◆ RECORD LIST:
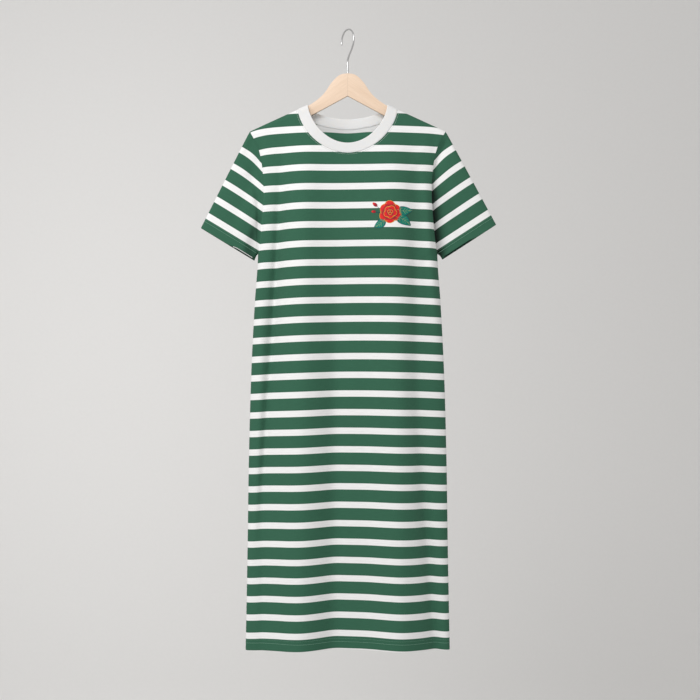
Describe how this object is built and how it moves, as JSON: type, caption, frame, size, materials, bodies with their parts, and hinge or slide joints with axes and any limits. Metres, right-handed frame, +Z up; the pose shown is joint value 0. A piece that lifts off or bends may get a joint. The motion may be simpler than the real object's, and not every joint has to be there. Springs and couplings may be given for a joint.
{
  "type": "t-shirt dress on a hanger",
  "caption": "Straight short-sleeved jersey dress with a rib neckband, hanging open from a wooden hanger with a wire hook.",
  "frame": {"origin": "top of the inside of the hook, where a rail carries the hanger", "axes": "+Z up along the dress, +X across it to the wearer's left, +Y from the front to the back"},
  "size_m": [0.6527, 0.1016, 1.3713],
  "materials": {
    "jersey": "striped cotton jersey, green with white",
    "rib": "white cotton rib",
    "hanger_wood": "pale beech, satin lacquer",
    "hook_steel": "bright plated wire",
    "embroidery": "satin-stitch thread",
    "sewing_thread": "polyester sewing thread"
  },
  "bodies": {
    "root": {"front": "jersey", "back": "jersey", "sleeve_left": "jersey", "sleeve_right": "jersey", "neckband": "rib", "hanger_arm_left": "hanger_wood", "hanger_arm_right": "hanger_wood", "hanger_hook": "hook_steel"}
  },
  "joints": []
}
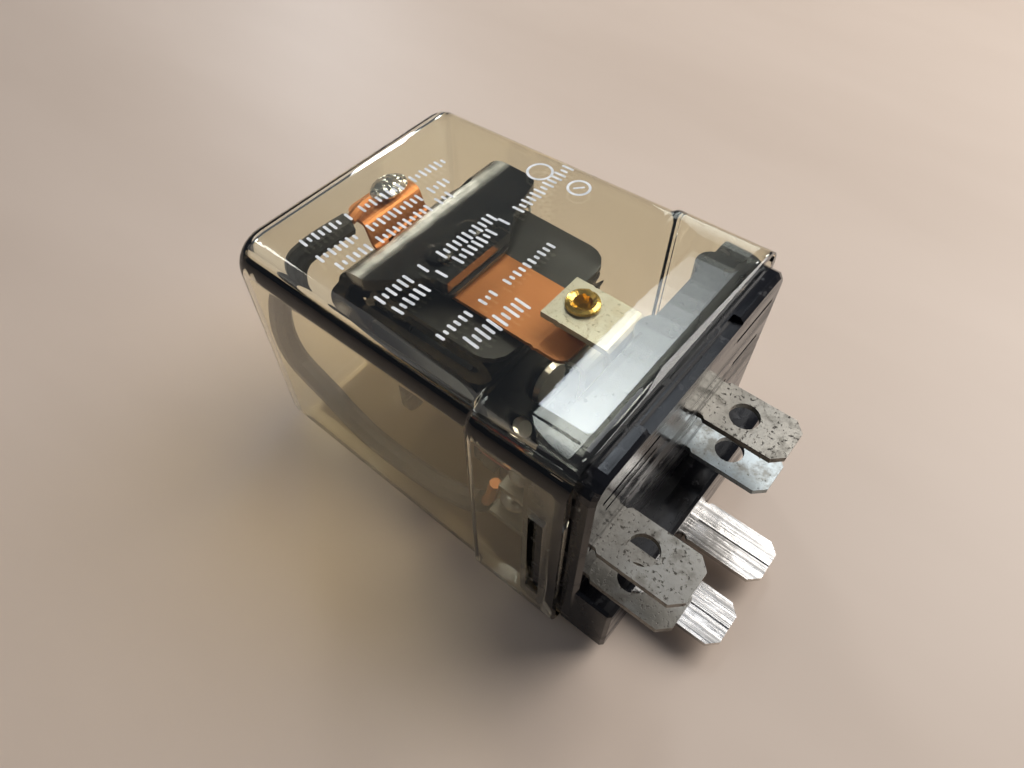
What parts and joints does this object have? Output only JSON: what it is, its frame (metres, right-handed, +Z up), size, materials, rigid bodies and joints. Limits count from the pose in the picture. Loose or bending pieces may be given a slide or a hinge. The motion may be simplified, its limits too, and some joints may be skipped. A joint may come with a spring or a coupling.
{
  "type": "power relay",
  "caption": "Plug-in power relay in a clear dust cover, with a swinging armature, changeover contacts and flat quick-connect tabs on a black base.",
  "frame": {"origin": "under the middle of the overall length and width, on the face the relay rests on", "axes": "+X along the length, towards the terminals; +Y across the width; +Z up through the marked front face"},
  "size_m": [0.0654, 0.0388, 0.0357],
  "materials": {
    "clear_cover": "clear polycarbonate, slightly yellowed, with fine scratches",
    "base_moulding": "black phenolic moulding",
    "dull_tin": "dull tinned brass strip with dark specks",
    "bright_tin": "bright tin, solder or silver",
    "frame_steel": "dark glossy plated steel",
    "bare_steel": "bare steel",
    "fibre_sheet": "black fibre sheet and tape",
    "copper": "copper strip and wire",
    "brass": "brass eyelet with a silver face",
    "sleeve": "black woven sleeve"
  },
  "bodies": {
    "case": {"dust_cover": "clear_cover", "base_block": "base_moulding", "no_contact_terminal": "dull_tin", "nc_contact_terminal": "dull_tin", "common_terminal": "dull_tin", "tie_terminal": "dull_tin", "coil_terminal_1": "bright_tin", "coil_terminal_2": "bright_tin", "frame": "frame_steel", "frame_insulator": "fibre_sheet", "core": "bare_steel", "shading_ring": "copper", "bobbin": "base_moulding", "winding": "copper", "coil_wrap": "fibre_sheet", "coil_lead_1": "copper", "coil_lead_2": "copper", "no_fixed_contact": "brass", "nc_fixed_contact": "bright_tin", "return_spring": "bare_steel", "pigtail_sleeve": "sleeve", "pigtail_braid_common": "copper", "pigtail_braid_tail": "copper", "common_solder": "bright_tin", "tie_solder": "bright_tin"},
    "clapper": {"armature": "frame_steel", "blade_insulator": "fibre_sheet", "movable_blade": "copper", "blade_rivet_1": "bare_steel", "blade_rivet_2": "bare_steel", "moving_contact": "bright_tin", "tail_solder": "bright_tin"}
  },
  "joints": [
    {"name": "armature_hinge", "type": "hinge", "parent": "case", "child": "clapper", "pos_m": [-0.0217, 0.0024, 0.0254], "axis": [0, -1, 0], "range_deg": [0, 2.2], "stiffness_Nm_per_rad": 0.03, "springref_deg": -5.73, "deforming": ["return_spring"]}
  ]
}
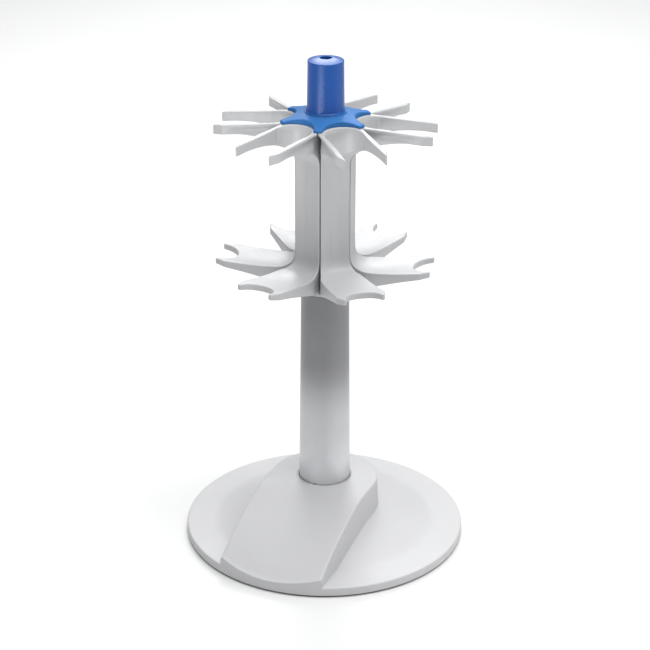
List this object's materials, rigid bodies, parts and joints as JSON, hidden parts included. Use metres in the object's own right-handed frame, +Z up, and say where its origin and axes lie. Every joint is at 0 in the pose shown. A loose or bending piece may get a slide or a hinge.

◆ AIM: Each record above should be output again exactly.

◆ SOLUTION:
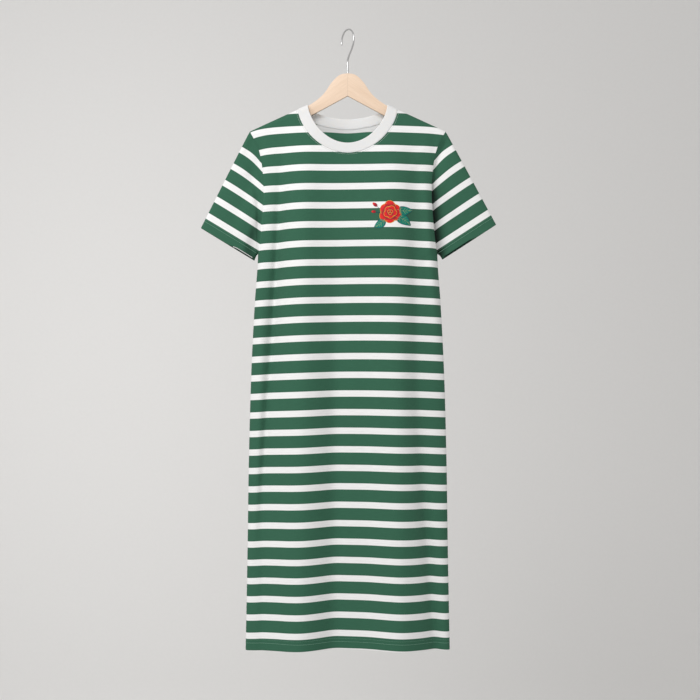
Describe how this object is built and how it moves, as JSON: type, caption, frame, size, materials, bodies with their parts, and hinge or slide joints with axes and any limits. Metres, right-handed frame, +Z up; the pose shown is joint value 0. A piece that lifts off or bends may get a joint. The motion may be simpler than the real object's, and not every joint has to be there. Springs and couplings may be given for a joint.
{
  "type": "t-shirt dress on a hanger",
  "caption": "Straight short-sleeved jersey dress with a rib neckband, hanging open from a wooden hanger with a wire hook.",
  "frame": {"origin": "top of the inside of the hook, where a rail carries the hanger", "axes": "+Z up along the dress, +X across it to the wearer's left, +Y from the front to the back"},
  "size_m": [0.6527, 0.1016, 1.3713],
  "materials": {
    "jersey": "striped cotton jersey, green with white",
    "rib": "white cotton rib",
    "hanger_wood": "pale beech, satin lacquer",
    "hook_steel": "bright plated wire",
    "embroidery": "satin-stitch thread",
    "sewing_thread": "polyester sewing thread"
  },
  "bodies": {
    "root": {"front": "jersey", "back": "jersey", "sleeve_left": "jersey", "sleeve_right": "jersey", "neckband": "rib", "hanger_arm_left": "hanger_wood", "hanger_arm_right": "hanger_wood", "hanger_hook": "hook_steel"}
  },
  "joints": []
}
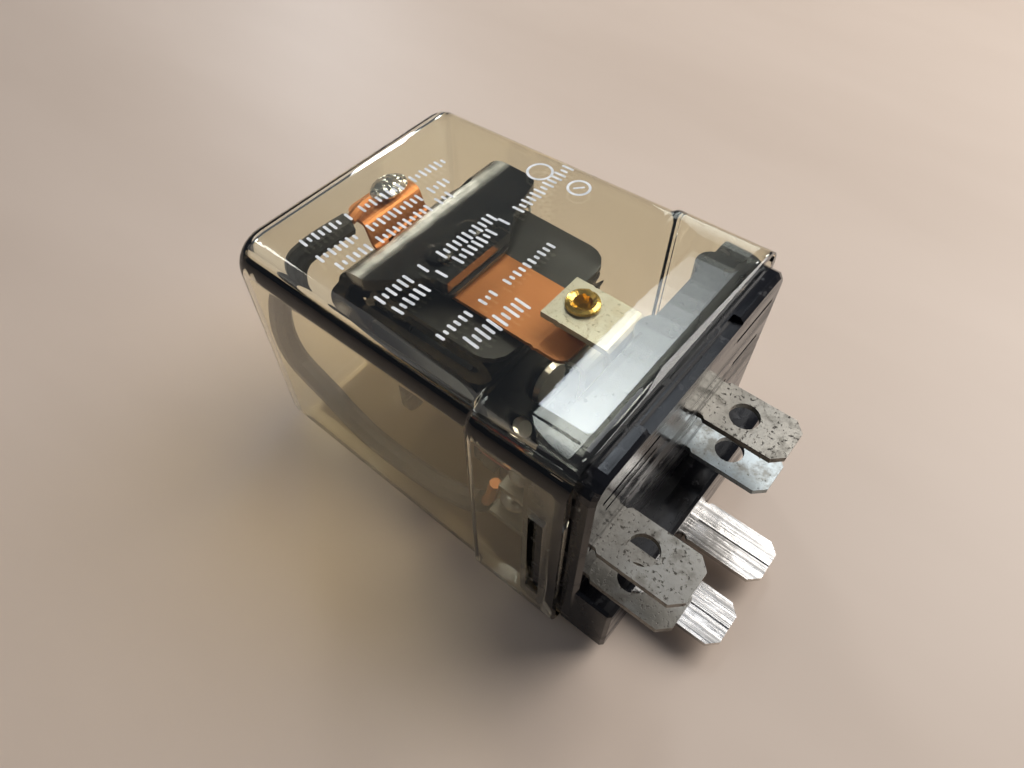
What parts and joints does this object have? Output only JSON: what it is, its frame (metres, right-handed, +Z up), size, materials, rigid bodies and joints. Limits count from the pose in the picture. Loose or bending pieces may be given a slide or a hinge. The motion may be simplified, its limits too, and some joints may be skipped. A joint may come with a spring or a coupling.
{
  "type": "power relay",
  "caption": "Plug-in power relay in a clear dust cover, with a swinging armature, changeover contacts and flat quick-connect tabs on a black base.",
  "frame": {"origin": "under the middle of the overall length and width, on the face the relay rests on", "axes": "+X along the length, towards the terminals; +Y across the width; +Z up through the marked front face"},
  "size_m": [0.0654, 0.0388, 0.0357],
  "materials": {
    "clear_cover": "clear polycarbonate, slightly yellowed, with fine scratches",
    "base_moulding": "black phenolic moulding",
    "dull_tin": "dull tinned brass strip with dark specks",
    "bright_tin": "bright tin, solder or silver",
    "frame_steel": "dark glossy plated steel",
    "bare_steel": "bare steel",
    "fibre_sheet": "black fibre sheet and tape",
    "copper": "copper strip and wire",
    "brass": "brass eyelet with a silver face",
    "sleeve": "black woven sleeve"
  },
  "bodies": {
    "case": {"dust_cover": "clear_cover", "base_block": "base_moulding", "no_contact_terminal": "dull_tin", "nc_contact_terminal": "dull_tin", "common_terminal": "dull_tin", "tie_terminal": "dull_tin", "coil_terminal_1": "bright_tin", "coil_terminal_2": "bright_tin", "frame": "frame_steel", "frame_insulator": "fibre_sheet", "core": "bare_steel", "shading_ring": "copper", "bobbin": "base_moulding", "winding": "copper", "coil_wrap": "fibre_sheet", "coil_lead_1": "copper", "coil_lead_2": "copper", "no_fixed_contact": "brass", "nc_fixed_contact": "bright_tin", "return_spring": "bare_steel", "pigtail_sleeve": "sleeve", "pigtail_braid_common": "copper", "pigtail_braid_tail": "copper", "common_solder": "bright_tin", "tie_solder": "bright_tin"},
    "clapper": {"armature": "frame_steel", "blade_insulator": "fibre_sheet", "movable_blade": "copper", "blade_rivet_1": "bare_steel", "blade_rivet_2": "bare_steel", "moving_contact": "bright_tin", "tail_solder": "bright_tin"}
  },
  "joints": [
    {"name": "armature_hinge", "type": "hinge", "parent": "case", "child": "clapper", "pos_m": [-0.0217, 0.0024, 0.0254], "axis": [0, -1, 0], "range_deg": [0, 2.2], "stiffness_Nm_per_rad": 0.03, "springref_deg": -5.73, "deforming": ["return_spring"]}
  ]
}
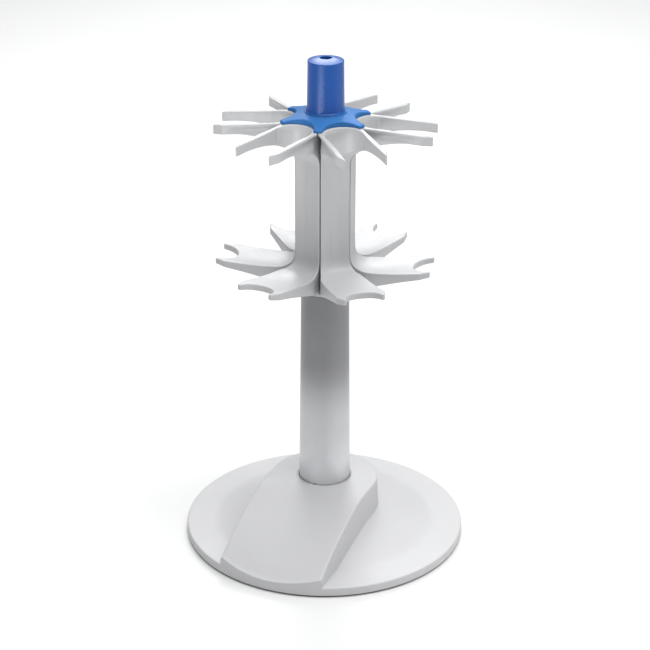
List this object's materials, rigid bodies, parts and joints as JSON, hidden parts included. Use metres in the object's own right-handed frame, +Z up, and say where its origin and axes lie. Every joint is at 0 in the pose shown. A loose or bending piece may get a slide or a hinge.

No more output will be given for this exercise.